I woke up on Monday morning excited, put on my make up and cycled to the building in Chiswick. There were about sixty of us there and I spotted a few familiar faces. We were given a briefing first of what to expect and then shown to our assigned desks in tiny rooms spread over two floors. It seemed to take forever to get set up and logged on to the system with loose wires, headphones that did not work and two screens who did not seem to like one another as far as I could make out were just some of the problems that we endured.
The most important task for me as I was concerned was making sure I got a lunchbreak as this had been missed off my ‘schedule’ for the first day.
Finally, by lunchtime, I was proctoring (the American term, of course, for invigilating) my first students and it felt like a triumph.
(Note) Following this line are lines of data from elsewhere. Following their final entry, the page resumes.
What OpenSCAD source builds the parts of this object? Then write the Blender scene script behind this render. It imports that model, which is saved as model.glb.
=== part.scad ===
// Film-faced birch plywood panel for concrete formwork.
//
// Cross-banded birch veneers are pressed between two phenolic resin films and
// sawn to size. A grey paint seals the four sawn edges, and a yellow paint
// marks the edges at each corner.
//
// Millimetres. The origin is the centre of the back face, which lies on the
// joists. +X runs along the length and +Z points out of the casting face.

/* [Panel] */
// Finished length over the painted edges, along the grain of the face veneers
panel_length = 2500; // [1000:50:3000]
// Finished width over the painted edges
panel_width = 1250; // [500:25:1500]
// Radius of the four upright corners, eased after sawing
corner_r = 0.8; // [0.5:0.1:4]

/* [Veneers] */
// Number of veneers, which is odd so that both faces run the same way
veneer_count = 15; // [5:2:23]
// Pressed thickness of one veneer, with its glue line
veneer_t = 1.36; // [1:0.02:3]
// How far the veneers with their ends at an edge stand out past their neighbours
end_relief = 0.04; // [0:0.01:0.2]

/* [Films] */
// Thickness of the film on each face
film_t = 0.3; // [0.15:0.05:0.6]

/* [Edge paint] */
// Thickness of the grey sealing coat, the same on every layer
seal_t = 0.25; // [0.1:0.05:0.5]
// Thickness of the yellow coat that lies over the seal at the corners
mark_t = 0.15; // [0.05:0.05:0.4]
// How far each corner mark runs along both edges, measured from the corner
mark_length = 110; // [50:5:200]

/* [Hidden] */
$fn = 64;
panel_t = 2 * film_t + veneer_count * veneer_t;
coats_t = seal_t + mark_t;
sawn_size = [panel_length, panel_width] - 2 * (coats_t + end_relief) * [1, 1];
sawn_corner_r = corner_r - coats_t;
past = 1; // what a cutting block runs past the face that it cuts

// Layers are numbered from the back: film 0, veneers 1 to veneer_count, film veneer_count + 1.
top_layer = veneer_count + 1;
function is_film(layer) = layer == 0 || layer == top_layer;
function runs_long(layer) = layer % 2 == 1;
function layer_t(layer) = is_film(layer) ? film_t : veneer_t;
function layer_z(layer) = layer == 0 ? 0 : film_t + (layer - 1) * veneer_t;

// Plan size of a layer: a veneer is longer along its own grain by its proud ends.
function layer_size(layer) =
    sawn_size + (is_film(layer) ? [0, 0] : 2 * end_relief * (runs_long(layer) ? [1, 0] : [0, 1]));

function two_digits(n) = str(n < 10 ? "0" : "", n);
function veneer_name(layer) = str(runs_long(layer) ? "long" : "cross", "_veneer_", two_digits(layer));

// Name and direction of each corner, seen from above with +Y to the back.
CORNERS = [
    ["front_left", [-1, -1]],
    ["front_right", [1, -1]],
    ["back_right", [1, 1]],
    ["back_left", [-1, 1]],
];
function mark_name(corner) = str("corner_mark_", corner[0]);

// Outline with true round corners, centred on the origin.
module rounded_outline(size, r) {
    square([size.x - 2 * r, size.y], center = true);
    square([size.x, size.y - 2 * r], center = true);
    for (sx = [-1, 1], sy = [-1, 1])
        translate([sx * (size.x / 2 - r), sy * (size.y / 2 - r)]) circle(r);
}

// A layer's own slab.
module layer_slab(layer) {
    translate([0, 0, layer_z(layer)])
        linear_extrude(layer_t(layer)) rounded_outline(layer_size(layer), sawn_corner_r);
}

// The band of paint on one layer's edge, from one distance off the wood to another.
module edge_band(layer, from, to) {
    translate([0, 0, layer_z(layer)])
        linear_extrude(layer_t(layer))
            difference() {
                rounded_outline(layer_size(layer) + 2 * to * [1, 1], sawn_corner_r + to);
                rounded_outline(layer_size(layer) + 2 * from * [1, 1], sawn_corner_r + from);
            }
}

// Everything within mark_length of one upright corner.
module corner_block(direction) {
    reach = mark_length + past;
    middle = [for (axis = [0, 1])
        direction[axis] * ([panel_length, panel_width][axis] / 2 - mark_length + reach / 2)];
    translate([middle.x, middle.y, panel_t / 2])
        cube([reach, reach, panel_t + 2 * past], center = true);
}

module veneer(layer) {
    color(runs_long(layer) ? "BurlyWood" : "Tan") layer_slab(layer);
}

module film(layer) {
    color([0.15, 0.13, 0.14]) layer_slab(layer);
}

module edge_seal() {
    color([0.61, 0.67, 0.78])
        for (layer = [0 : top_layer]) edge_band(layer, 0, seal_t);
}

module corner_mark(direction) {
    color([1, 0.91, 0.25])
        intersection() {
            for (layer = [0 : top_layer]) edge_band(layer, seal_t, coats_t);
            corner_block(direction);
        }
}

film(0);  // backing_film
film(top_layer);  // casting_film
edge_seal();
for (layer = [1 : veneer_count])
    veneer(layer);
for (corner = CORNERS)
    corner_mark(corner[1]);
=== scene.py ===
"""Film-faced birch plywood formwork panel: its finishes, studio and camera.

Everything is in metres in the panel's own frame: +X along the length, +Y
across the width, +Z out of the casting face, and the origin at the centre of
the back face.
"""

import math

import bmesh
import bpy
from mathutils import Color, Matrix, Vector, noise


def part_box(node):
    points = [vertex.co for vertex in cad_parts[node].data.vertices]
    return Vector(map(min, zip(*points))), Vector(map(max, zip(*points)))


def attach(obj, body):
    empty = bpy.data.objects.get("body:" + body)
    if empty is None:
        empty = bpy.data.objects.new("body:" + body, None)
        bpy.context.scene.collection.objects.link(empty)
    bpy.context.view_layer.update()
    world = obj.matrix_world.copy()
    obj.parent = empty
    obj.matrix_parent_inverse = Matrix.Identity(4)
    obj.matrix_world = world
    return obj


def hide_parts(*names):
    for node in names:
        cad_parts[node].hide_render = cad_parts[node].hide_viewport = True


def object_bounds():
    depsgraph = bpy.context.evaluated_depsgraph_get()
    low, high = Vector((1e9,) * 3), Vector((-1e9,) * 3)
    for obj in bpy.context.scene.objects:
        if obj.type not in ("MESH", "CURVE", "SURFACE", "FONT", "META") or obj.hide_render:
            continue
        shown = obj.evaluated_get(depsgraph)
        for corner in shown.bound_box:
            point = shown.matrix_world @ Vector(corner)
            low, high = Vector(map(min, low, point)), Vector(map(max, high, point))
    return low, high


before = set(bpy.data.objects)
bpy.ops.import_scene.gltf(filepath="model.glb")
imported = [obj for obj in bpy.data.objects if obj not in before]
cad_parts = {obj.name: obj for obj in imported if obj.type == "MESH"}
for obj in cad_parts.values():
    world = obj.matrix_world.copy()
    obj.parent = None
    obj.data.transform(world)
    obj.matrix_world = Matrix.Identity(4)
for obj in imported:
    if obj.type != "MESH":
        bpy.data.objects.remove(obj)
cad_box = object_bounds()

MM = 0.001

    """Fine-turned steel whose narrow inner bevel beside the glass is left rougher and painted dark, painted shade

I celebrated by having a healthy lunch in the small courtyard downstairs.
All afternoon I watched students on the screen and when one student completed their exam and clicked on the submit button, they would vanish off my screen and I would click on someone new from the queue of students just starting their exams. It was an impersonal conveyor belt which produced a couple of challenges which I had to get help with. That took up a fair amount of the afternoon and with no scheduled break, was long. I finished at 19.40 and, gratefully cycled home before the sunset turned to darkness.
As I cycled furiously, I remember the River Thames was so still – the complete opposite to my whirring mind!